A most unlikely hotel worker - plaque to Ho-Chi Minh, New Zealand House @meetmrlondoner
Leopold von Hoesch was elegantly-dressed, impeccably-mannered, and threw fabulous parties at 9 Carlton House Terrace. The well-regarded career diplomat was German ambassador between 1926 until his untimely death ten years later. Carlton House Terrace was at that time the home of the German embassy and von Hoesch was celebrated as an effective champion of Anglo-German relations. The genial ambassador was also fond of canines. He was devastated when Giro, his beloved terrier, was electrocuted by a cable in the embassy garden. Giro’s grave can still be seen with its moving inscription, Ein Treuer Begleiter - One True Friend. To this day, taxi drivers love showing people the memorial to the unfortunate Giro - forever, but most-unfairly, remembered as ‘the Nazi dog’.
The grave of Giro, 'a true friend' @meetmrlondoner
The popular ambassador was truly no Nazi but, in 1933, found himself representing Adolf Hitler’s newly-elected government. Perhaps the shock killed him: von Hoesch died of a heart attack in 1936. There is an extraordinary photograph of the ambassador’s swastika-draped coffin being borne from the embassy to The Mall by British guardsmen accompanied by jack-booted Nazi storm troopers.

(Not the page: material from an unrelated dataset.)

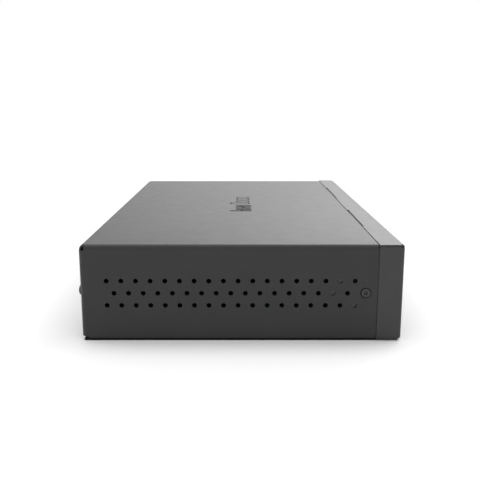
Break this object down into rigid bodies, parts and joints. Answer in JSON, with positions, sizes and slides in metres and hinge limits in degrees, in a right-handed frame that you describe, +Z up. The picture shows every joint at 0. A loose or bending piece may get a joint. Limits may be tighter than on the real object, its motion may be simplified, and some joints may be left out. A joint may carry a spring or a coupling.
{
  "type": "desktop network switch",
  "caption": "Desktop network switch in a folded dark grey steel case with side vents, stacked modular jacks, two transceiver slots and a rear mains inlet.",
  "frame": {"origin": "centre of the case's footprint, on the surface that its feet stand on", "axes": "+Z up; -Y is the front, with the ports; +X is to the right of someone facing the front; the pictured side is at -X"},
  "size_m": [0.231, 0.1445, 0.044],
  "materials": {
    "cover_paint": "fine textured powder coat, dark neutral grey, satin",
    "tray_paint": "black satin powder coat",
    "panel_paint": "fine textured powder coat, dark neutral grey, satin",
    "foot_rubber": "matt moulded rubber",
    "black_screw": "black oxide, low sheen",
    "zinc_screw": "bright zinc plate",
    "board_green": "glass-epoxy board with green solder mask",
    "board_tan": "bare tan phenolic board",
    "jack_plastic": "moulded black plastic",
    "tinned_steel": "bright tin plate over thin steel",
    "contact_plate": "nickel-plated brass",
    "inlet_plastic": "moulded black plastic, fine spark texture",
    "clear_plastic": "clear moulded acrylic",
    "led_plastic": "white moulded plastic",
    "switch_plastic": "dark grey moulded plastic",
    "button_plastic": "black moulded plastic",
    "chip_resin": "matt black moulding resin",
    "sink_aluminium": "plain extruded aluminium",
    "insulator_film": "translucent insulating film",
    "ferrite": "sintered ferrite, dark grey",
    "winding_tape": "yellow insulating tape over copper wire",
    "capacitor_sleeve": "dark blue shrink sleeve",
    "choke_wire": "enamelled copper wire on a ring core",
    "fuse_glass": "glass tube with plated caps",
    "header_plastic": "natural nylon",
    "cable_sleeve": "red and black insulated wires side by side"
  },
  "bodies": {
    "chassis": {"top_cover": "cover_paint", "base_tray": "tray_paint", "front_panel": "panel_paint", "foot_front_left": "foot_rubber", "foot_rear_left": "foot_rubber", "foot_front_right": "foot_rubber", "foot_rear_right": "foot_rubber", "side_screw_left": "black_screw", "side_screw_right": "black_screw", "rear_screw_left": "black_screw", "rear_screw_right": "black_screw", "panel_screw_left": "black_screw", "panel_screw_right": "black_screw", "ground_screw": "zinc_screw", "board_screw_front_left": "zinc_screw", "board_screw_front_right": "zinc_screw", "board_screw_rear_left": "zinc_screw", "board_screw_rear_right": "zinc_screw", "power_screw_front_left": "zinc_screw", "power_screw_front_right": "zinc_screw", "power_screw_rear_left": "zinc_screw", "power_screw_rear_right": "zinc_screw", "main_board": "board_green", "power_board": "board_tan", "jack_housing_left": "jack_plastic", "jack_housing_right": "jack_plastic", "sfp_connector_1": "jack_plastic", "sfp_connector_2": "jack_plastic", "jack_shield_left": "tinned_steel", "jack_shield_right": "tinned_steel", "sfp_cage_1": "tinned_steel", "sfp_cage_2": "tinned_steel", "inlet_pin_line": "contact_plate", "inlet_pin_earth": "contact_plate", "inlet_pin_neutral": "contact_plate", "power_inlet": "inlet_plastic", "light_guide_left": "clear_plastic", "light_guide_right": "clear_plastic", "light_guide_power": "clear_plastic", "led_bar_left": "led_plastic", "led_bar_right": "led_plastic", "led_power": "led_plastic", "reset_switch": "switch_plastic", "mode_switch": "switch_plastic", "switch_chip": "chip_resin", "chip_heat_sink": "sink_aluminium", "power_heat_sink": "sink_aluminium", "insulator_sheet": "insulator_film", "transformer_core": "ferrite", "transformer_winding": "winding_tape", "bulk_capacitor": "capacitor_sleeve", "output_capacitor": "capacitor_sleeve", "line_choke": "choke_wire", "fuse": "fuse_glass", "dc_header_main": "header_plastic", "dc_header_power": "header_plastic", "dc_cable": "cable_sleeve"},
    "reset_button": {"reset_button": "button_plastic"},
    "mode_knob": {"mode_knob": "button_plastic"}
  },
  "joints": [
    {"name": "reset_press", "type": "slide", "parent": "chassis", "child": "reset_button", "axis": [0, 1, 0], "range_m": [0, 0.0005], "stiffness_N_per_m": 2000, "springref_m": -0.0002},
    {"name": "mode_slide", "type": "slide", "parent": "chassis", "child": "mode_knob", "axis": [1, 0, 0], "range_m": [0, 0.003]}
  ]
}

Bankside, over the river from the City of London, was where people came to let off steam. Famous for its theatres, taverns, brothels and bear-baiting, this chaotic neighbourhood, dubbed the ‘Tijuana of medieval London’, is steeped in a dark and ribald history. The Bishops of Winchester ruled the roost from the late 1060s, from their well-appointed riverside palace. ‘Stews’ (giant fishponds) dominated the neighbourhood. They were the haunt of local prostitutes, known as ‘the Winchester geese’ - so-called because of the noises and gestures they employed to attract trade.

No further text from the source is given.